IFS research fellows David and Amber Lapp:

“Anna was always a wise and kind editor, both gracious and gifted. She was able to take a rambling, unwieldy 3,000-word submission and brilliantly reorder it into something palatable and persuasive. Her curiosity and insight were a treasure to us. Her life and her work were a witness to the good of marriage and family, and we grieve her loss.”

IFS senior fellow Bill Coffin:

“I only knew Anna through hundreds of emails we exchanged over the years and her prolific writings (125 posts on the IFS blog alone!). You could build a great course in marriage and family using only her posts! She was a gift to IFS.”

IFS contributing editor, Ashley McGuire

“I had the privilege of working with Anna for many years. I was so impressed with her editing skills that I asked her to help me with my book.
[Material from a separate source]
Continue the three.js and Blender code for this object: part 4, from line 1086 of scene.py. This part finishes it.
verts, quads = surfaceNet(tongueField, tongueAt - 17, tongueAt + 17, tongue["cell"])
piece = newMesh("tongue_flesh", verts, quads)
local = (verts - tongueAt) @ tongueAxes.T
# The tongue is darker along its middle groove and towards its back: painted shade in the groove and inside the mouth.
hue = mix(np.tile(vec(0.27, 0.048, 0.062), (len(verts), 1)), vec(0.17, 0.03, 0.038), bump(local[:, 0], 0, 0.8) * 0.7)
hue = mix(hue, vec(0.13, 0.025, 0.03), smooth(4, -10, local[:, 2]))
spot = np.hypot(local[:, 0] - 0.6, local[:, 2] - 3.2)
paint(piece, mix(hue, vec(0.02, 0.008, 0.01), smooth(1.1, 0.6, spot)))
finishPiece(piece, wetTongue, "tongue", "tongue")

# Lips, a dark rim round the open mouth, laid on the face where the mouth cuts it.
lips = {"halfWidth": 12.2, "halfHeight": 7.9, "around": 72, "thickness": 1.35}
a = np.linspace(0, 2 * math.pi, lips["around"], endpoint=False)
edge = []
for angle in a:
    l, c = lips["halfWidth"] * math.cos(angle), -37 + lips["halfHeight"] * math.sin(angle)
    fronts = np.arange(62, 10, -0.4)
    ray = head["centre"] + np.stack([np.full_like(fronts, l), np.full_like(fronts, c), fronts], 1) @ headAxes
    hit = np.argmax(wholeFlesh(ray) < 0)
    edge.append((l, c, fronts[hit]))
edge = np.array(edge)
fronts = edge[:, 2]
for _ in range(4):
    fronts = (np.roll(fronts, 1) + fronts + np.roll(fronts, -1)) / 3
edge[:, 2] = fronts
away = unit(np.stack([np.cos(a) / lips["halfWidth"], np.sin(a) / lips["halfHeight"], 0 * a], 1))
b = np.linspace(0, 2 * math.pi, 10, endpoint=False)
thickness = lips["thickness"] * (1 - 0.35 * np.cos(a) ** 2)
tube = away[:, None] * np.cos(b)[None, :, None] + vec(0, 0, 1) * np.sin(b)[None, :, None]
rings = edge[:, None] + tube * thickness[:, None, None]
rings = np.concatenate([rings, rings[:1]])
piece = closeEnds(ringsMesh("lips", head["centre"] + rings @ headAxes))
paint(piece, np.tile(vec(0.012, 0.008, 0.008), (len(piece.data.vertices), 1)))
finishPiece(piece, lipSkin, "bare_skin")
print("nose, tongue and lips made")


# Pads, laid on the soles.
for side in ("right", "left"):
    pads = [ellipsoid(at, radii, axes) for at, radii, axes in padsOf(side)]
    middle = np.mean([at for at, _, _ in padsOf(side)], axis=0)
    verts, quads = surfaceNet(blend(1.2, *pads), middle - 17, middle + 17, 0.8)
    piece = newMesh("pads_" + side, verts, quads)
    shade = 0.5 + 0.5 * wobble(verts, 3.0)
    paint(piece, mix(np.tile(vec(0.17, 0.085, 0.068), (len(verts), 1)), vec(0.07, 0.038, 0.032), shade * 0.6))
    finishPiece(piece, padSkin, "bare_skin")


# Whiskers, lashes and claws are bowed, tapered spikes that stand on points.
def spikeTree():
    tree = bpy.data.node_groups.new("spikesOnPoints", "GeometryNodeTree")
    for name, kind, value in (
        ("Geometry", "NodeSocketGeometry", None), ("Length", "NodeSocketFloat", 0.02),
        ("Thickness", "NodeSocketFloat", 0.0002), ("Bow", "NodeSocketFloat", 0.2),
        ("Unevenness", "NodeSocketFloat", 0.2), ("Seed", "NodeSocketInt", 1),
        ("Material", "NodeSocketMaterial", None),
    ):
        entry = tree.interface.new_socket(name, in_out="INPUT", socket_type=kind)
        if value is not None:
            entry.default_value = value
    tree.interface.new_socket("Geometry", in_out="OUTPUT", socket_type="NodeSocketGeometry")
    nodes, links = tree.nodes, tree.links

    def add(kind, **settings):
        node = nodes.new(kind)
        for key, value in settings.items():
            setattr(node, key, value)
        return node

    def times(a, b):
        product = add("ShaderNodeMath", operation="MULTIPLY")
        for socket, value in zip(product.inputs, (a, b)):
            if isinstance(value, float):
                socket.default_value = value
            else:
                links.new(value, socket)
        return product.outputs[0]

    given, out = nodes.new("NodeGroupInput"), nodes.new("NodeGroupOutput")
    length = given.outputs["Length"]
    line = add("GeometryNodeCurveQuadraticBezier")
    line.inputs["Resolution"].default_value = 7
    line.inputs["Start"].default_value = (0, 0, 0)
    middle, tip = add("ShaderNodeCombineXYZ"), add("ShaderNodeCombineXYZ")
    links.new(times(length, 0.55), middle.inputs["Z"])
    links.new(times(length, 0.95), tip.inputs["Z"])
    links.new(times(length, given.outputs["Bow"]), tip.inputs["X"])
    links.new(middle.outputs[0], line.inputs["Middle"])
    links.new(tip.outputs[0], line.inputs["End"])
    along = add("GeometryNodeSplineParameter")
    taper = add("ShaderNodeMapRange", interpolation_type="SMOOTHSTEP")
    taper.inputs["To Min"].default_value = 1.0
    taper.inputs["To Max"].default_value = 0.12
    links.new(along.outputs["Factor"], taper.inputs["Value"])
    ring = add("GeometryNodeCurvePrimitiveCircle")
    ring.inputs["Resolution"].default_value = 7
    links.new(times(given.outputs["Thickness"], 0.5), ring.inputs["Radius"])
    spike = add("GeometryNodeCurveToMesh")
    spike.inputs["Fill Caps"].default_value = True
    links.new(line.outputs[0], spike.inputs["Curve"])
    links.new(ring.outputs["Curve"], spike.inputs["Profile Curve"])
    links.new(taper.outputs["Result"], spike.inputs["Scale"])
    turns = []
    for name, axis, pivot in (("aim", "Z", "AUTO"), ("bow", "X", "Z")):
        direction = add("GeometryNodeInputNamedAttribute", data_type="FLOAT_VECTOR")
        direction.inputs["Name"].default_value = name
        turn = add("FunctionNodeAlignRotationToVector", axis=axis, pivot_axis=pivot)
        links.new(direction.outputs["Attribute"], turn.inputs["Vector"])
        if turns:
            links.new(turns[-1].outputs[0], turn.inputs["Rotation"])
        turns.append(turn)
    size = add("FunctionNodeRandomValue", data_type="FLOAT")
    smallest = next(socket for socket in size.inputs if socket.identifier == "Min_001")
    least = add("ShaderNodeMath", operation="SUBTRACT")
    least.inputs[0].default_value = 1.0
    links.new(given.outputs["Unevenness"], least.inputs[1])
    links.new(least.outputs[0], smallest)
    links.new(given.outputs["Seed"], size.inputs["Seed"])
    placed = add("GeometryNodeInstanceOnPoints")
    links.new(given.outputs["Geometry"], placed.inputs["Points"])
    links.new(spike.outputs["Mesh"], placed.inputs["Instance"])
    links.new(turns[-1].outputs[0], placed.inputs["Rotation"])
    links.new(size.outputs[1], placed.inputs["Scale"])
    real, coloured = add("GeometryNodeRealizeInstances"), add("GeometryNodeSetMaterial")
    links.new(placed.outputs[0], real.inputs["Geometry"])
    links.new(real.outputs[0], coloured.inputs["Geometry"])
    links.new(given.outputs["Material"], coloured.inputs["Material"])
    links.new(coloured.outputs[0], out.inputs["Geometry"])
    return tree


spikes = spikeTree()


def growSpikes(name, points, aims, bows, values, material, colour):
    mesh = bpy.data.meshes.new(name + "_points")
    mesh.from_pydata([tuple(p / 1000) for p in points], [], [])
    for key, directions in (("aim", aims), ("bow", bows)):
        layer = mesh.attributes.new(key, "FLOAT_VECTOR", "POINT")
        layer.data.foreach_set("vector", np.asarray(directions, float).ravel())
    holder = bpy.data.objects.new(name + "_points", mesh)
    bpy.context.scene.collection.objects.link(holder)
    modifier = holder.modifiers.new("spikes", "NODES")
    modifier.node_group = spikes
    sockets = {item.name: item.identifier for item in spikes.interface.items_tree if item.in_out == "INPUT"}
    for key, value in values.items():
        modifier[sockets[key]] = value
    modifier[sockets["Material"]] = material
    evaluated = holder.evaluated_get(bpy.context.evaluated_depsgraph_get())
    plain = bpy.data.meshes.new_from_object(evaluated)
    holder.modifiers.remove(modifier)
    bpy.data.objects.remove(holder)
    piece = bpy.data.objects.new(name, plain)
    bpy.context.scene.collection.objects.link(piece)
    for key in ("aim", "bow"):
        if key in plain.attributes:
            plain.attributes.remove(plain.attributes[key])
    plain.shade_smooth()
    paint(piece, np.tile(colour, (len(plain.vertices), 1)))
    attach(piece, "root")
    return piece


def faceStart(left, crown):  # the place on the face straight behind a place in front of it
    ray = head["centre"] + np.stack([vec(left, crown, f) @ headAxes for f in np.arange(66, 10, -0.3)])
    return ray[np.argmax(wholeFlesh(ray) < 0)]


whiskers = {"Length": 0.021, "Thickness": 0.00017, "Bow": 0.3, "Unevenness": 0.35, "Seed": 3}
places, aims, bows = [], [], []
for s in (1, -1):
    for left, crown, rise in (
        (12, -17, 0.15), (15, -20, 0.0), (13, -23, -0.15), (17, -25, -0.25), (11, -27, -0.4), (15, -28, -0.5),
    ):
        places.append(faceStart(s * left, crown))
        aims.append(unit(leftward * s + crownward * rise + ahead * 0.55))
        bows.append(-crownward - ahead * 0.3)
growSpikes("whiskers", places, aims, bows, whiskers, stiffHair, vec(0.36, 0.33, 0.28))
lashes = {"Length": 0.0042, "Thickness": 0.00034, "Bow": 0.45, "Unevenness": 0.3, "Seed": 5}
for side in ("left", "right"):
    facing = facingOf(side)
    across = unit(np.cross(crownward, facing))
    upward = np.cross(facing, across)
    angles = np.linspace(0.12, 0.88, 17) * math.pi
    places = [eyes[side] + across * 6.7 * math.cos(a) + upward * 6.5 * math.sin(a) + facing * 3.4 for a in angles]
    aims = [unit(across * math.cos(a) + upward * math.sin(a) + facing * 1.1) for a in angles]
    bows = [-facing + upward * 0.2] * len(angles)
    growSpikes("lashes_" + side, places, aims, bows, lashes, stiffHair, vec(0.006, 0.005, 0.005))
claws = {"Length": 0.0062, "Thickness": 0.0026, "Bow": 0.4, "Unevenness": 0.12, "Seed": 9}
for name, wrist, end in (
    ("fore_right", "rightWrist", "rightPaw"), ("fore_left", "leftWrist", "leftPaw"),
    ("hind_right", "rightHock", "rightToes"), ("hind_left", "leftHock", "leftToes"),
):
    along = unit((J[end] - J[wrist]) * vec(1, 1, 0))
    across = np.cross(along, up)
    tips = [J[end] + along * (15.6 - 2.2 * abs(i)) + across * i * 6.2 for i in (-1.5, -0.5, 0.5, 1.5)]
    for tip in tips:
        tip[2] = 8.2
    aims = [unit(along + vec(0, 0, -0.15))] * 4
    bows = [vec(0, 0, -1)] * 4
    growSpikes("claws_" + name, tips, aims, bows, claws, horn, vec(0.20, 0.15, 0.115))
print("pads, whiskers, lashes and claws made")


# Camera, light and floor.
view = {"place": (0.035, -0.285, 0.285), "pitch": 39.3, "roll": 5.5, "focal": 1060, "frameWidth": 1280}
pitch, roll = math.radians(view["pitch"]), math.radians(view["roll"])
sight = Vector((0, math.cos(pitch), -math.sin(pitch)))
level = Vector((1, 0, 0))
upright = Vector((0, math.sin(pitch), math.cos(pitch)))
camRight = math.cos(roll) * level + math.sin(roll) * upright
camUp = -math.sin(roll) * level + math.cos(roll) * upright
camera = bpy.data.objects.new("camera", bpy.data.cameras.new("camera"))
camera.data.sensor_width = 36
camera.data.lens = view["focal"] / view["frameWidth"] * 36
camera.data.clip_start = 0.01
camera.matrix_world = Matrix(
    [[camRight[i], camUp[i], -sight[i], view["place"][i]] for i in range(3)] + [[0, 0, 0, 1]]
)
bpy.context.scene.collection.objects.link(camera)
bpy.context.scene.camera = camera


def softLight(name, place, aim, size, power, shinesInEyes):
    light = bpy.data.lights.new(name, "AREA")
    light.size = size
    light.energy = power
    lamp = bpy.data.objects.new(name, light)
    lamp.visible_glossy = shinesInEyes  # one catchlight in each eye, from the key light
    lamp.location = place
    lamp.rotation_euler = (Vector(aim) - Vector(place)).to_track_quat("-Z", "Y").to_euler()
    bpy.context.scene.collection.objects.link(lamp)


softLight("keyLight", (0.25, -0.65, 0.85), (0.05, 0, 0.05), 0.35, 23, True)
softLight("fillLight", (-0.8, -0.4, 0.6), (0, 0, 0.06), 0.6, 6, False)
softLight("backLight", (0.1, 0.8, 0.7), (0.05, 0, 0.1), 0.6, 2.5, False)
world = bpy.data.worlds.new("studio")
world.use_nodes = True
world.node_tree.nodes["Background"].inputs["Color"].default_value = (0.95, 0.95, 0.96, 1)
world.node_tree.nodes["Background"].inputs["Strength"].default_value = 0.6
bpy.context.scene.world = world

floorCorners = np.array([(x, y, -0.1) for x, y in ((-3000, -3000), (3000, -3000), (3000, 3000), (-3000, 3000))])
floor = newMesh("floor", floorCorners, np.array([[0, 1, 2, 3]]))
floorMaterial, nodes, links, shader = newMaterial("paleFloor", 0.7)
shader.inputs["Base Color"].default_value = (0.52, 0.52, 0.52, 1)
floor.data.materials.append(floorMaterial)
But where Anna and I bonded was over being young, working moms. We were both forging professional paths while building a family. Our children are not that far apart in age, and we both understood what it meant to schedule a day's work around a toddler's nap. It was infinitely clear to me that Anna was a very devoted mother and that she prioritized her life around deep-seated values. Anna exuded grace, virtue, and serenity; I admired her from the moment I began working with her. I am deeply saddened by her passing and know that I am not alone in being permanently touched by the gift of having spilled some ink with her in this brief, earthly life.”